> Work to do: Return exactly the lines that run from the beginning through the line containing "return [(*(start +", both included, and no others.

## Begin Collected material

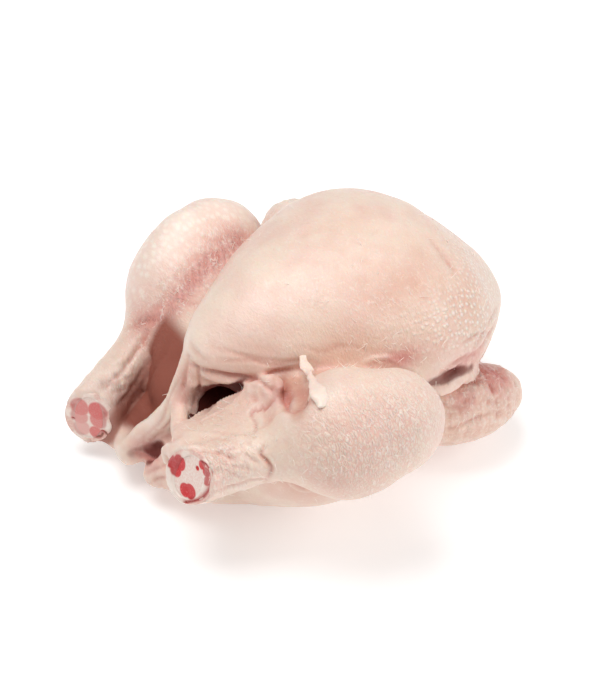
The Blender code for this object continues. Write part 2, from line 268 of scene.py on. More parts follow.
def closed_ring(name, rings):
    """Quads between neighbouring rings, and from the last ring back to the first."""
    count, sides = rings.shape[:2]
    here = np.arange(count * sides).reshape(count, sides)
    after = np.roll(here, -1, axis=1)
    faces = np.stack([here, after, np.roll(after, -1, 0), np.roll(here, -1, 0)], axis=2).reshape(-1, 4)
    return put_in_scene(name, rings.reshape(-1, 3), faces.tolist())


def ring_tube(name, path, radii, sides=16):
    """A round tube along a path that closes on itself: centre + radius * (cos t * outward + sin t *
    binormal)."""
    along = unit(np.roll(path, -1, 0) - np.roll(path, 1, 0))
    outward = unit(path - path.mean(0))
    outward = unit(outward - np.sum(outward * along, 1)[:, None] * along)
    binormal = np.cross(along, outward)
    turn = full_turn(sides)[None, :, None]
    spokes = np.cos(turn) * outward[:, None] + np.sin(turn) * binormal[:, None]
    return closed_ring(name, path[:, None] + radii[:, None, None] * spokes)


def along_leg(side, profile, start, end, radius):
    """Rows from one joint to the next, with the profile's shares of the way and of the radius."""
    start, end = (np.array(LEGS[side][joint]) for joint in (start, end))
    return [(*(start + (end - start) * share), half * radius, half * radius) for share, half in profile]


def hock_frame(side, inset=0.0):
    """Centre of the sawn face, the way it looks, and two directions across it, the second one upward."""
    centre = np.array(LEGS[side]["hock"])
    normal = unit(np.array(LEGS[side]["sawn"]))
    across = unit(np.cross([0, 0, 1.0], normal))
    return centre - inset * normal, normal, across, np.cross(normal, across)


def leg_axis(side):
    """The direction from the knee to the hock."""
    return unit(np.array(LEGS[side]["hock"]) - np.array(LEGS[side]["knee"]))


def slid_to_cut(side, spokes, inset=0.0):
    """Points beside the leg's middle line, moved along it until they lie on the sawn face."""
    centre, normal = hock_frame(side, inset)[:2]
    axis = leg_axis(side)
    return centre + spokes - (spokes @ normal / axis.dot(normal))[..., None] * axis


def hock_outline(side, turn, share, inset):
    """Where the round shank meets the slanting saw cut: centre + radius turned about the shank, slid along
    it."""
    across = hock_frame(side)[2]
    axis = leg_axis(side)
    first = unit(across - across.dot(axis) * axis)
    second = np.cross(axis, first)
    spokes = HOCK_RADIUS * share * (np.cos(turn)[:, None] * first + np.sin(turn)[:, None] * second)
    return slid_to_cut(side, spokes, inset)


def combine(obj, operation, others):
    """One Boolean with all the other objects, applied, after which they are deleted."""
    group = bpy.data.collections.new(operation)
    for other in others:
        group.objects.link(other)
    modifier = obj.modifiers.new(operation, "BOOLEAN")
    modifier.operation = operation
    modifier.operand_type = "COLLECTION"
    modifier.collection = group
    apply_modifiers(obj)
    for other in others:
        bpy.data.objects.remove(other, do_unlink=True)
    bpy.data.collections.remove(group)


def apply_modifiers(obj):
    """The object's mesh as its modifiers leave it, with the modifiers taken off."""
    shaped = obj.evaluated_get(bpy.context.evaluated_depsgraph_get())
    mesh = bpy.data.meshes.new_from_object(shaped)
    obj.modifiers.clear()
    obj.data = mesh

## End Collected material

> Task answer:
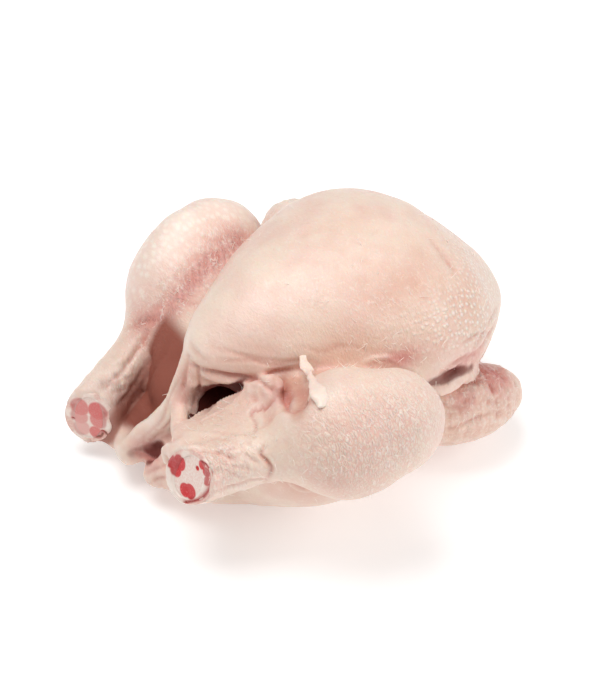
The Blender code for this object continues. Write part 2, from line 268 of scene.py on. More parts follow.
def closed_ring(name, rings):
    """Quads between neighbouring rings, and from the last ring back to the first."""
    count, sides = rings.shape[:2]
    here = np.arange(count * sides).reshape(count, sides)
    after = np.roll(here, -1, axis=1)
    faces = np.stack([here, after, np.roll(after, -1, 0), np.roll(here, -1, 0)], axis=2).reshape(-1, 4)
    return put_in_scene(name, rings.reshape(-1, 3), faces.tolist())


def ring_tube(name, path, radii, sides=16):
    """A round tube along a path that closes on itself: centre + radius * (cos t * outward + sin t *
    binormal)."""
    along = unit(np.roll(path, -1, 0) - np.roll(path, 1, 0))
    outward = unit(path - path.mean(0))
    outward = unit(outward - np.sum(outward * along, 1)[:, None] * along)
    binormal = np.cross(along, outward)
    turn = full_turn(sides)[None, :, None]
    spokes = np.cos(turn) * outward[:, None] + np.sin(turn) * binormal[:, None]
    return closed_ring(name, path[:, None] + radii[:, None, None] * spokes)


def along_leg(side, profile, start, end, radius):
    """Rows from one joint to the next, with the profile's shares of the way and of the radius."""
    start, end = (np.array(LEGS[side][joint]) for joint in (start, end))
    return [(*(start + (end - start) * share), half * radius, half * radius) for share, half in profile]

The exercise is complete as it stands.